■ Problem ■
Return only the lines running from the line that holds "Model this object" to the line that holds "WASHER_Z = (76.2, 78.0)", including both.

(Modeling code records)

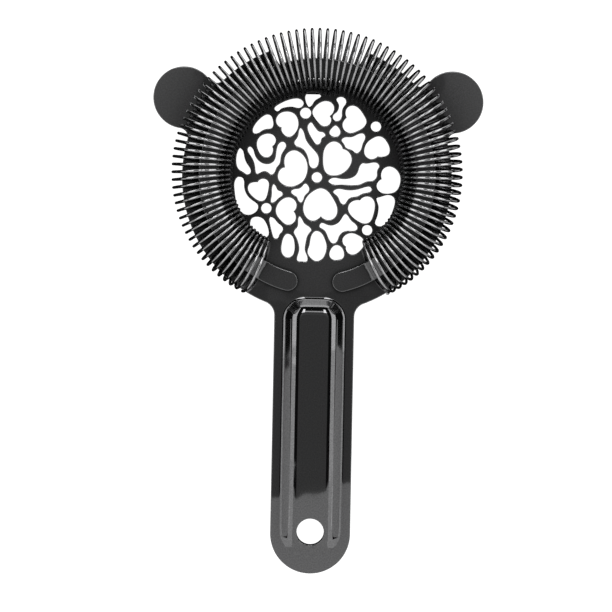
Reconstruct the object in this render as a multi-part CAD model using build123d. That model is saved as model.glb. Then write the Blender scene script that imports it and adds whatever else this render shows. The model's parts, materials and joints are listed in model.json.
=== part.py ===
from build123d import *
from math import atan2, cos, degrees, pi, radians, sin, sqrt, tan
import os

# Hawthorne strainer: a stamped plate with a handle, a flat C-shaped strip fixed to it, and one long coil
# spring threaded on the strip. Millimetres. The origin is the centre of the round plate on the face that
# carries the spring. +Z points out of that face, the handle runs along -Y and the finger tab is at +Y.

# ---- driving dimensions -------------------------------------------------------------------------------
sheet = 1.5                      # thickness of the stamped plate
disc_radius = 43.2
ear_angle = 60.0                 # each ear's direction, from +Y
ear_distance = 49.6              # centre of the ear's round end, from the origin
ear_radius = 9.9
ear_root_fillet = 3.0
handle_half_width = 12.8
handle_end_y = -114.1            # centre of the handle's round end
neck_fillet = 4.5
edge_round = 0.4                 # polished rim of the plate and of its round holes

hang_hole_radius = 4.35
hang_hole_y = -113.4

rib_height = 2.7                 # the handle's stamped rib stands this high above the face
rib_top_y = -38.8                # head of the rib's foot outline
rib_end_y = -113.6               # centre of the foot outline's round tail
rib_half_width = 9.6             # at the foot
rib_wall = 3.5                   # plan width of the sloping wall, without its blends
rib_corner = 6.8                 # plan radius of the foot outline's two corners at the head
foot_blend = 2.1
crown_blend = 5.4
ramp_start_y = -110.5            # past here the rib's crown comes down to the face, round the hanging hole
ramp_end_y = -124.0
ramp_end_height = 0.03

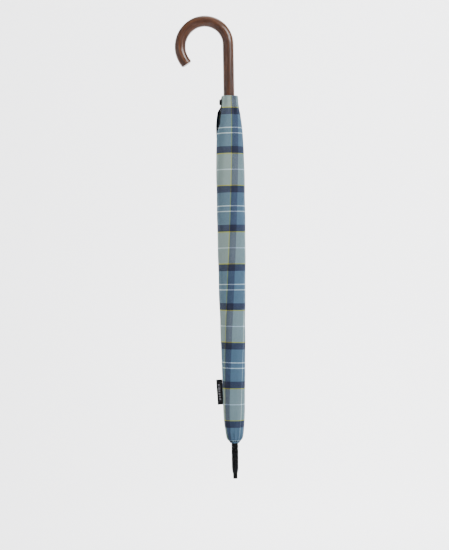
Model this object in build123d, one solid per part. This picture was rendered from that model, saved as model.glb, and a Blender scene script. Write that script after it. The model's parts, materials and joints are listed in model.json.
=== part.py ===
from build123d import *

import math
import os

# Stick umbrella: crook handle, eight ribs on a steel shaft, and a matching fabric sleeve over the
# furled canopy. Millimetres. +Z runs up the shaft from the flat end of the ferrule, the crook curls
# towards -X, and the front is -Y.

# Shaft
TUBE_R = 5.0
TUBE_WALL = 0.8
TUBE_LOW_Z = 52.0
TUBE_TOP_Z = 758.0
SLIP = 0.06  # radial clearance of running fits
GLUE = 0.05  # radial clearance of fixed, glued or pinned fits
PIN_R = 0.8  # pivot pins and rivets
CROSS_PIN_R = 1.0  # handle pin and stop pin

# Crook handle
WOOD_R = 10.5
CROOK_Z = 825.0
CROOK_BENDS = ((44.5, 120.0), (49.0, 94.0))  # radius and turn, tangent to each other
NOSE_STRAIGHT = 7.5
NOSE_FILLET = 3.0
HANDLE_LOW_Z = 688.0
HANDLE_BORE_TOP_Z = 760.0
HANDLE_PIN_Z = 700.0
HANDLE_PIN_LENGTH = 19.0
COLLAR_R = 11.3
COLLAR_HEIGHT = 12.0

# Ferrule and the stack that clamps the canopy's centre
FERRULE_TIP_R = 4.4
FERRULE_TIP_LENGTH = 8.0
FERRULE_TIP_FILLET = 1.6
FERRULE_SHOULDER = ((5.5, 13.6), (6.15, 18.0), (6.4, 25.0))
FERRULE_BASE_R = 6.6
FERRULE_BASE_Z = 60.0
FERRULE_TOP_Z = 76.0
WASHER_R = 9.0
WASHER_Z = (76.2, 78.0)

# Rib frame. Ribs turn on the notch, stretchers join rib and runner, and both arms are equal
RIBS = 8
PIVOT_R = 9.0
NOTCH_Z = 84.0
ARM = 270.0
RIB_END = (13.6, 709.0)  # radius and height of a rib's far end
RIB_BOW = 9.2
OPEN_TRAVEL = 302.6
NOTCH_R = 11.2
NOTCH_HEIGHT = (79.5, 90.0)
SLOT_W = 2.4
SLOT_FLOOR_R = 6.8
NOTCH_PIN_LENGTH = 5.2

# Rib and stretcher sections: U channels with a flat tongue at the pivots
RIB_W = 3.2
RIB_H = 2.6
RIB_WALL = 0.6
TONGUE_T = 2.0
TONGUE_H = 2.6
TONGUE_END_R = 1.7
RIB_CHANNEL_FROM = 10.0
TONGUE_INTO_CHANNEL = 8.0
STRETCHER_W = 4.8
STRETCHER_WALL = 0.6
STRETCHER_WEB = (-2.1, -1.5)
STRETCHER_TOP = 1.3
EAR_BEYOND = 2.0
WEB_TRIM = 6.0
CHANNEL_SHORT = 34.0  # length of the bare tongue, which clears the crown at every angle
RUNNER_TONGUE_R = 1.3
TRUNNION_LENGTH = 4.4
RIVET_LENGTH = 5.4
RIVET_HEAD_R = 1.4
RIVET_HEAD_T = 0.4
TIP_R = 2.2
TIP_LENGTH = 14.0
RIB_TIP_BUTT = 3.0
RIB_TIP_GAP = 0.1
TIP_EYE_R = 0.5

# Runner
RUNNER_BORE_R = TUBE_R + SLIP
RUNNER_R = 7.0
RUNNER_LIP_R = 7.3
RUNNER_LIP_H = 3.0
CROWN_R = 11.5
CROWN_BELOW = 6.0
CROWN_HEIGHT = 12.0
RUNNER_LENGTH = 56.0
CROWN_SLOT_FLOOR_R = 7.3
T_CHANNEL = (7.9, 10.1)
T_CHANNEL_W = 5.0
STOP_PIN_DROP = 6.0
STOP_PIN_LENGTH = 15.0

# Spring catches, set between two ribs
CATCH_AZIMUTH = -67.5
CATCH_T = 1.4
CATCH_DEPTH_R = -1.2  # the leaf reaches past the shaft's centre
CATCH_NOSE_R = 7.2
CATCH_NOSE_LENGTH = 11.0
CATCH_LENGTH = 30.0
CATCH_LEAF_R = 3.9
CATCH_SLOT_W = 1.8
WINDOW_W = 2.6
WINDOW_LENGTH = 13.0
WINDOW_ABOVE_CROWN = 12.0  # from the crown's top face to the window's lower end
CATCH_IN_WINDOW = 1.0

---

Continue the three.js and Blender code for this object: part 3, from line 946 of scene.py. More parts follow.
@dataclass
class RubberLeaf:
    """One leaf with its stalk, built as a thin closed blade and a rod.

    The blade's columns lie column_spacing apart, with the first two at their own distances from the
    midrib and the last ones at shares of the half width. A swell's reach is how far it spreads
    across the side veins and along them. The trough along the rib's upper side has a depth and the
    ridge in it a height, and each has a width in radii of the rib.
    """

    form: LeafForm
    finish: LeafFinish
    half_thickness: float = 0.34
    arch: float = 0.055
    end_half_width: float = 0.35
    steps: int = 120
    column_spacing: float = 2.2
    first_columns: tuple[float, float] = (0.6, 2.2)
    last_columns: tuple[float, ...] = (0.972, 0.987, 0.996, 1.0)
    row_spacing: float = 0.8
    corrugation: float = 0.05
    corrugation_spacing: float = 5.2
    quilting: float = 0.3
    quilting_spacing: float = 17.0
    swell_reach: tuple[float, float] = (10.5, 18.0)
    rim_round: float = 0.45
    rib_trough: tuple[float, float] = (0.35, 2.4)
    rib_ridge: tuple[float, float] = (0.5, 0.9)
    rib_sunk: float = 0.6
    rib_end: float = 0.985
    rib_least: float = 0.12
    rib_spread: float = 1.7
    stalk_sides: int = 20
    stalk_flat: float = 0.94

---

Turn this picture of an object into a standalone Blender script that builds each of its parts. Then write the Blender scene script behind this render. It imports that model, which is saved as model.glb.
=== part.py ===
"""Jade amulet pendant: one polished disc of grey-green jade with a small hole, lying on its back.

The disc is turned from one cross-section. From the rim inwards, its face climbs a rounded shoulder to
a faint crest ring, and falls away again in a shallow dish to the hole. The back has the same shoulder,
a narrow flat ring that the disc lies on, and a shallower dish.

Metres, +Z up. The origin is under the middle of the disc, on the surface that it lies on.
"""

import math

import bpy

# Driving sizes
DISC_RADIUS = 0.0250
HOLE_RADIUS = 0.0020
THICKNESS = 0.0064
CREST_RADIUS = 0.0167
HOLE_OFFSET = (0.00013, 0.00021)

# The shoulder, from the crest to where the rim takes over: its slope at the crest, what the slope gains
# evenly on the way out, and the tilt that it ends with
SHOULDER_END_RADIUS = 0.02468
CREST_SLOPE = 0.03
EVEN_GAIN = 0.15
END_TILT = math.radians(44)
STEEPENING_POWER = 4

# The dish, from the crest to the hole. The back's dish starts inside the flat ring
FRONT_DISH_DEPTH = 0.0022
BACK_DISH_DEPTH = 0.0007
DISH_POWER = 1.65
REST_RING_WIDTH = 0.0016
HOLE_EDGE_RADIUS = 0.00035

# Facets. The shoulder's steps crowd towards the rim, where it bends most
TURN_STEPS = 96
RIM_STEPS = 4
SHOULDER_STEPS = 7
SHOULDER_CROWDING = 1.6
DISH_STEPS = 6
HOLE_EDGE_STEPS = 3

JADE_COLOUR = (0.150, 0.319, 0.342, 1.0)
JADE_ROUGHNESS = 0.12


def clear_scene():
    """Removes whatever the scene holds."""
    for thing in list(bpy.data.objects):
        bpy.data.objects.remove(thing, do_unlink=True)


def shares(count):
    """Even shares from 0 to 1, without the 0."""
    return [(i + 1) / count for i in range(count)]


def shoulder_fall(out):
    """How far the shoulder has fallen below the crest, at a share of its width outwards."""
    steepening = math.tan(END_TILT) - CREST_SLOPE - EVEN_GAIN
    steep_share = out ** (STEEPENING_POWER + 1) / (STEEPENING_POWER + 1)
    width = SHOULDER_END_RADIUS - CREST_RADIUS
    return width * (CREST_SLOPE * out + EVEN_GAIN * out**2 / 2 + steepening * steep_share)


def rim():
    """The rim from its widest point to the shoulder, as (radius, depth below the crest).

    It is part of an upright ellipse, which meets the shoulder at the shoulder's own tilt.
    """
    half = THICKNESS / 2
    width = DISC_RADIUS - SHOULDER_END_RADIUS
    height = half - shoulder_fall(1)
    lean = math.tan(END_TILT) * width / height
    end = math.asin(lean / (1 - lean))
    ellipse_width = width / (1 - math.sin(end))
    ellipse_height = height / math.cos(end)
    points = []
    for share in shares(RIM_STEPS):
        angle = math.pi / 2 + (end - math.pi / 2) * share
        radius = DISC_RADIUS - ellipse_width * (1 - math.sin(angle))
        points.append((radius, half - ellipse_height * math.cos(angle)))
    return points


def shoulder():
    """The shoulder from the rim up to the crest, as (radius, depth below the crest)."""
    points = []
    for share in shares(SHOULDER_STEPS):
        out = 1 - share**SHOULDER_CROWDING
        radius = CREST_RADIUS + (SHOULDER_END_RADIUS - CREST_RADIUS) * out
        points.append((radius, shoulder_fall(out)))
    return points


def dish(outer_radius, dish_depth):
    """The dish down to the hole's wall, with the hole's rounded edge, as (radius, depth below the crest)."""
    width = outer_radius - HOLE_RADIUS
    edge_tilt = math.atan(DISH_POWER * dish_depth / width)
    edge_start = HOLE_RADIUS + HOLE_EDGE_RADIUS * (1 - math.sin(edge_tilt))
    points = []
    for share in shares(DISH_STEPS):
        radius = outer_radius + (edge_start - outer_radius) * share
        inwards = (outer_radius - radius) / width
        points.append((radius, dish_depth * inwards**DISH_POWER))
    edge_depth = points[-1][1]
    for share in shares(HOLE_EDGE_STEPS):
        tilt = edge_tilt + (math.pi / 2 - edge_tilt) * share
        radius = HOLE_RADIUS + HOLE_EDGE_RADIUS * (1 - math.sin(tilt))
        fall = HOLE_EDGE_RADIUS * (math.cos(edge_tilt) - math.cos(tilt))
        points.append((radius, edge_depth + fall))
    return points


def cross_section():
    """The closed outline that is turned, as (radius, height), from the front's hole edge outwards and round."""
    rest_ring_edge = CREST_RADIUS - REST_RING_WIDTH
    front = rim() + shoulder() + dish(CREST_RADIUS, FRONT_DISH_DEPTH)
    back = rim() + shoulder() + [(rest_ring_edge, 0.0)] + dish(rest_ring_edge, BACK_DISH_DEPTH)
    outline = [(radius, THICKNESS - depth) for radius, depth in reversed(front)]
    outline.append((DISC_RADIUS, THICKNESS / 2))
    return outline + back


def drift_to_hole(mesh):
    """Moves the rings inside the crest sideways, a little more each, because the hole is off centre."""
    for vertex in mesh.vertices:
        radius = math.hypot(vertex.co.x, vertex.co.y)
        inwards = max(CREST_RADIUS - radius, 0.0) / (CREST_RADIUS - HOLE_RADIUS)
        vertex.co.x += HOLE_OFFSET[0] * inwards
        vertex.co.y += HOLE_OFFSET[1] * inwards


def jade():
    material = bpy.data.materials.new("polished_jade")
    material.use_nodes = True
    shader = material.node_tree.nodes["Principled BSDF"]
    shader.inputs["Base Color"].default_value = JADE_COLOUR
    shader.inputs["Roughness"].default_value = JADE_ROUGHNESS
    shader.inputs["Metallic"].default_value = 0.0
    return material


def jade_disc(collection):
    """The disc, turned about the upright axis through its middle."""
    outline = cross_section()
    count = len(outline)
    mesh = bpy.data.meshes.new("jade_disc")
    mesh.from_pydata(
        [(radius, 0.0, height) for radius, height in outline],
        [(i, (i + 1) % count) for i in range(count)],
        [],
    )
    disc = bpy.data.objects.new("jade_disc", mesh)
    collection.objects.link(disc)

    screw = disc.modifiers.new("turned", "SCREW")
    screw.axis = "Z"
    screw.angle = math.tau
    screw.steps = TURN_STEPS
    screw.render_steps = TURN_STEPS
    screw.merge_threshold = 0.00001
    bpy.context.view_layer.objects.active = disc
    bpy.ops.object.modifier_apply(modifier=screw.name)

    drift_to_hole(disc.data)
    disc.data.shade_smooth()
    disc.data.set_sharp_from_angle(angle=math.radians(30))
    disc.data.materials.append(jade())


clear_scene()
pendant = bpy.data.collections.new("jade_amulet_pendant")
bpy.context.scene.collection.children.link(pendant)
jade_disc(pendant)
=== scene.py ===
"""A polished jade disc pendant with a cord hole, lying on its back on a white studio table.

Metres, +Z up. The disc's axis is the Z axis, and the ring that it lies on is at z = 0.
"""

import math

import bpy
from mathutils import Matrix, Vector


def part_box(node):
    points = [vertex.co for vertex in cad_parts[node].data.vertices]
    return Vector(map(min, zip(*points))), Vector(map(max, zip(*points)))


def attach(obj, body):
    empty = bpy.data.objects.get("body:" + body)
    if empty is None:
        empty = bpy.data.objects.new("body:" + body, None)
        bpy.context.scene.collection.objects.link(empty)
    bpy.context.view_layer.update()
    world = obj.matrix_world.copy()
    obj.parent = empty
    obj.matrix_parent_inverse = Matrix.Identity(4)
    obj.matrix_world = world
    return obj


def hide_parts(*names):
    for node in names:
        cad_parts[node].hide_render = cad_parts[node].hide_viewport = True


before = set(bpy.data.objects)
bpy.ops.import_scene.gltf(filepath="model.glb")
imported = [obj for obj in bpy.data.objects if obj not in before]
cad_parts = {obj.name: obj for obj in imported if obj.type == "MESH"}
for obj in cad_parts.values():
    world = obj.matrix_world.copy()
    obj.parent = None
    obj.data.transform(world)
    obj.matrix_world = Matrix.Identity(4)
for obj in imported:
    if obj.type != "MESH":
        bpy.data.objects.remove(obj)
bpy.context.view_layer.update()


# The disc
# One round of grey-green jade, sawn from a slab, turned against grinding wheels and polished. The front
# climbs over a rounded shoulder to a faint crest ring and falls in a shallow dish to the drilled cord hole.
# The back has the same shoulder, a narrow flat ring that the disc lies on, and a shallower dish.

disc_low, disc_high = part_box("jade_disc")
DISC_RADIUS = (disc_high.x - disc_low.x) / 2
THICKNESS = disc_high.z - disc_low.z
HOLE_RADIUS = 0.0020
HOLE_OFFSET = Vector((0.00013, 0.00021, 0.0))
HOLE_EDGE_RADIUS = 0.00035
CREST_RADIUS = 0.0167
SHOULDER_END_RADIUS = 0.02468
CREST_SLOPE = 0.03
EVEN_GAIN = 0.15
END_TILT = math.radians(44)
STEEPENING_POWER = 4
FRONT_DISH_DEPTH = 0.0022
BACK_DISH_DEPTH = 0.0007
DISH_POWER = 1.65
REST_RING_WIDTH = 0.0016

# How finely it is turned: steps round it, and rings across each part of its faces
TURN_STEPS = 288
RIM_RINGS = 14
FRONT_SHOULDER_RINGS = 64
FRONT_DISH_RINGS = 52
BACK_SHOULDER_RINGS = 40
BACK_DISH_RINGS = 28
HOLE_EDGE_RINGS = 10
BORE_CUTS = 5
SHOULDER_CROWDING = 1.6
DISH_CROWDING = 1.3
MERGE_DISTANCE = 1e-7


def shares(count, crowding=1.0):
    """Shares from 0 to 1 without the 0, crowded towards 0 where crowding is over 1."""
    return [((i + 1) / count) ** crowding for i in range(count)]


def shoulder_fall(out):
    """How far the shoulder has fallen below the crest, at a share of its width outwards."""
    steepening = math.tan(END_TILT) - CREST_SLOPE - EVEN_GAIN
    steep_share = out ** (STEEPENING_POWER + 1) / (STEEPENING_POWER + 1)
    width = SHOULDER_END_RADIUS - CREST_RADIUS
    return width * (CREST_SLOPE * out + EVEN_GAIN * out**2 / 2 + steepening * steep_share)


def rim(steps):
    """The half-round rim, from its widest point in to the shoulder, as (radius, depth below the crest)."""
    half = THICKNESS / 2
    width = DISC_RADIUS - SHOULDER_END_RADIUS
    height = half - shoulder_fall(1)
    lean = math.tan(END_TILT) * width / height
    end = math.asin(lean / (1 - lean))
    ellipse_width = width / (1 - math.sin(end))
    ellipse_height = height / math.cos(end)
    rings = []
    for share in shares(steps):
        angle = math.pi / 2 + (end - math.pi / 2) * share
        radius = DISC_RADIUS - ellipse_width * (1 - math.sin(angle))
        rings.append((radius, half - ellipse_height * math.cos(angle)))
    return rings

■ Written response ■
Model this object in build123d, one solid per part. This picture was rendered from that model, saved as model.glb, and a Blender scene script. Write that script after it. The model's parts, materials and joints are listed in model.json.
=== part.py ===
from build123d import *

import math
import os

# Stick umbrella: crook handle, eight ribs on a steel shaft, and a matching fabric sleeve over the
# furled canopy. Millimetres. +Z runs up the shaft from the flat end of the ferrule, the crook curls
# towards -X, and the front is -Y.

# Shaft
TUBE_R = 5.0
TUBE_WALL = 0.8
TUBE_LOW_Z = 52.0
TUBE_TOP_Z = 758.0
SLIP = 0.06  # radial clearance of running fits
GLUE = 0.05  # radial clearance of fixed, glued or pinned fits
PIN_R = 0.8  # pivot pins and rivets
CROSS_PIN_R = 1.0  # handle pin and stop pin

# Crook handle
WOOD_R = 10.5
CROOK_Z = 825.0
CROOK_BENDS = ((44.5, 120.0), (49.0, 94.0))  # radius and turn, tangent to each other
NOSE_STRAIGHT = 7.5
NOSE_FILLET = 3.0
HANDLE_LOW_Z = 688.0
HANDLE_BORE_TOP_Z = 760.0
HANDLE_PIN_Z = 700.0
HANDLE_PIN_LENGTH = 19.0
COLLAR_R = 11.3
COLLAR_HEIGHT = 12.0

# Ferrule and the stack that clamps the canopy's centre
FERRULE_TIP_R = 4.4
FERRULE_TIP_LENGTH = 8.0
FERRULE_TIP_FILLET = 1.6
FERRULE_SHOULDER = ((5.5, 13.6), (6.15, 18.0), (6.4, 25.0))
FERRULE_BASE_R = 6.6
FERRULE_BASE_Z = 60.0
FERRULE_TOP_Z = 76.0
WASHER_R = 9.0
WASHER_Z = (76.2, 78.0)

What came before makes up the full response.